I don't know what encoding the files are in. They're just files that I
created myself with a text editor, but often text has been copy-pasted
into them from various sources, e.g. websites, and that's were the
decoding problems occur. Presumably some non-utf8 characters get
pasted in.
I used the codecs.open trick when reading files and again when writing
the HTML from python-markdown, wherever I was using open I replaced it
with codecs.open. This works for most of my files but for some I get:
UnicodeDecodeError: 'utf8' codec can't decode byte 0xa2 in position
2551: unexpected code byte
The error happens when I call template.substitute in this function:
def render_template(template_filename,variables=None):
if variables is None: variables = {}
template_path = os.path.join('templates',template_filename)

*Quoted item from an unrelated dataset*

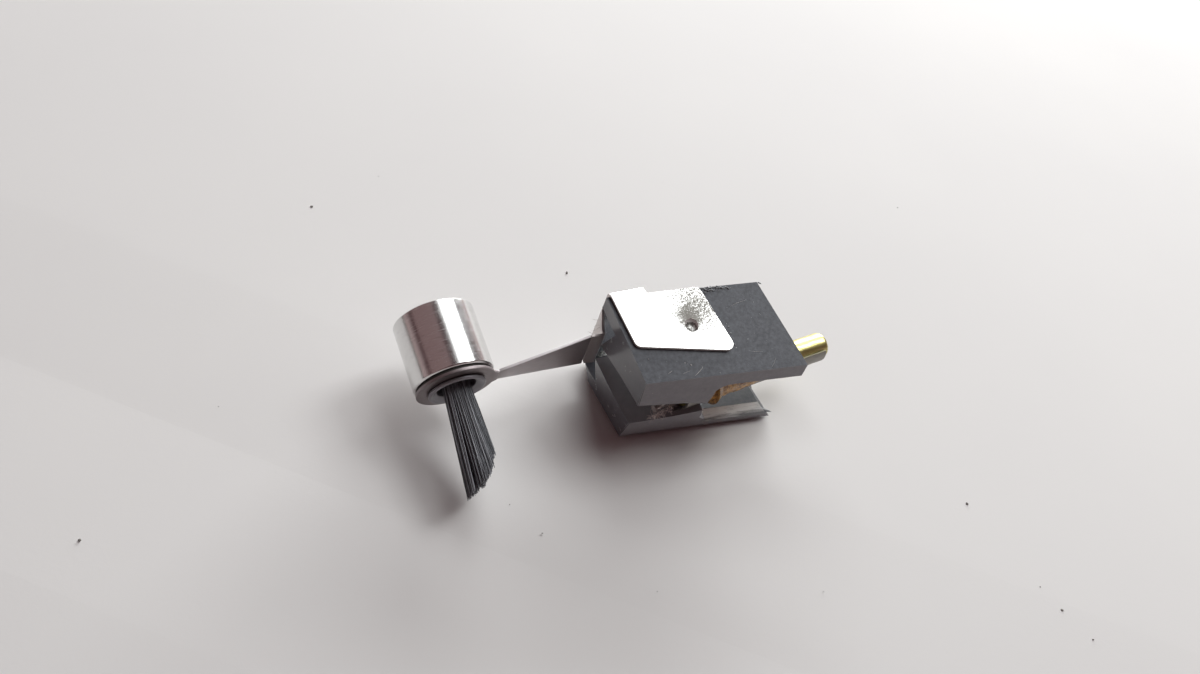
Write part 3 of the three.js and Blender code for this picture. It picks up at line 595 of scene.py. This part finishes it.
scratch_paths = [
    [on_side(2.49, 0.87, 0.4), on_side(2.3, 0.76, 1), on_side(2.08, 0.65, 0.3)],
    [on_side(5.33, 0.99, 0.3), on_side(5.2, 0.8, 1), on_side(4.93, 0.58, 1.1), on_side(4.59, 0.35, 1),
     on_side(4.36, 0.2, 0.3)],
    [on_side(3.4, 0.5, 0.3), on_side(3.75, 0.62, 0.8), on_side(4.1, 0.7, 0.3)],
    [on_side(9.6, 6.2, 0.3), on_side(10.4, 6.5, 0.7), on_side(11.3, 6.7, 0.3)],
    [on_side(9.9, 1.9, 0.2), on_side(10.6, 1.75, 0.7), on_side(11.2, 1.7, 0.2)],
]
strands("scratches", scratch_paths, scratch_thick, play_matrix, "grip", dust)
nick_path = [
    on_side(12.21, 0.95, 0.5), on_side(12.02, 0.74, 1), on_side(11.86, 0.52, 1), on_side(11.55, 0.19, 0.4),
]
strands("nick", [nick_path], nick_thick, play_matrix, "grip", torn)

# Clip
# One pressing of thin nickel-plated sheet, folded over the grip and down its front. The plate is bright,
# and dull and finely pitted behind the dimple that holds the clip in its pocket. That patch is painted
# darker as painted reflection of the sheet dipping there, and painted shade darkens the dish round the
# dimple.
pit_size = 0.095
patch_middle = (6.35, 6.3, 5.5)
patch_turn = math.radians(24)
patch_reach = (3.3, 3.5, 1.7)
dish_shade_middle = (5.2, 5.4, 5.35)
dish_shade_reach = (1.3, 1.5, 1.3)
flap_from, flap_to = -0.75, -1.15
bend_from, bend_to = 8.55, 8.72
clip_edge_wear = 0.09 * mm
sheared_across = 0.8
sheared_below = 0.4
sheared_beyond = 3.9
shear_mark_size = 0.1

nickel, nickel_shader, nickel_place = new_finish("nickel_plate", "#dddcda", 0.27, 1.0)
nickel_play = in_millimetres(nickel, nickel_place, *play_axes)
# The patch behind the dimple is pitted, and painted darker as painted reflection of the sheet dipping there
patch_place = add(
    nickel, "Mapping",
    {
        "vector_type": "TEXTURE", "Location": patch_middle, "Rotation": (0, 0, patch_turn),
        "Scale": patch_reach,
    },
    {"Vector": nickel_play},
)
patch_fade = add(
    nickel, "TexGradient", {"gradient_type": "SPHERICAL"}, {"Vector": patch_place.outputs["Vector"]},
)
patch_depth = add(nickel, "MapRange", {"From Max": 0.8}, {"Value": patch_fade.outputs["Fac"]})
patch_gate = add(nickel, "MapRange", {"From Max": 0.12}, {"Value": patch_fade.outputs["Fac"]})
pits = add(
    nickel, "TexNoise", {"Scale": 1 / pit_size, "Detail": 3, "Roughness": 0.6}, {"Vector": nickel_play},
)
pit_share = add(
    nickel, "MapRange", {"From Min": 0.36, "From Max": 0.64, "To Min": -0.9, "To Max": 0.85},
    {"Value": pits.outputs["Fac"]},
)
pits_and_painted_dimming_sum = add(
    nickel, "Math", {"operation": "ADD", "use_clamp": True},
    {0: patch_depth.outputs["Result"], 1: pit_share.outputs["Result"]},
)
pits_and_painted_dimming = add(
    nickel, "Math", {"operation": "MULTIPLY"},
    {0: pits_and_painted_dimming_sum.outputs["Value"], 1: patch_gate.outputs["Result"]},
)
# Painted shade darkens the dish round the dimple
dish_shade_place = add(
    nickel, "Mapping", {"vector_type": "TEXTURE", "Location": dish_shade_middle, "Scale": dish_shade_reach},
    {"Vector": nickel_play},
)
painted_dish_shade = add(
    nickel, "TexGradient", {"gradient_type": "SPHERICAL"}, {"Vector": dish_shade_place.outputs["Vector"]},
)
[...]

template_text = codecs.open(template_path,mode='r',encoding='utf8').read()
template_obj = Template(template_text)
return template_obj.substitute(variables)
So the error is no longer coming from python-markdown but from the
standard library. Seems to be some conflict between using codecs.open
to get a string and using Template.
Fortunately this happened in few enough files that I was able to find
and remove the offending characters manually. Still, it would be good
to be able to read and write text from files in a robust way.
|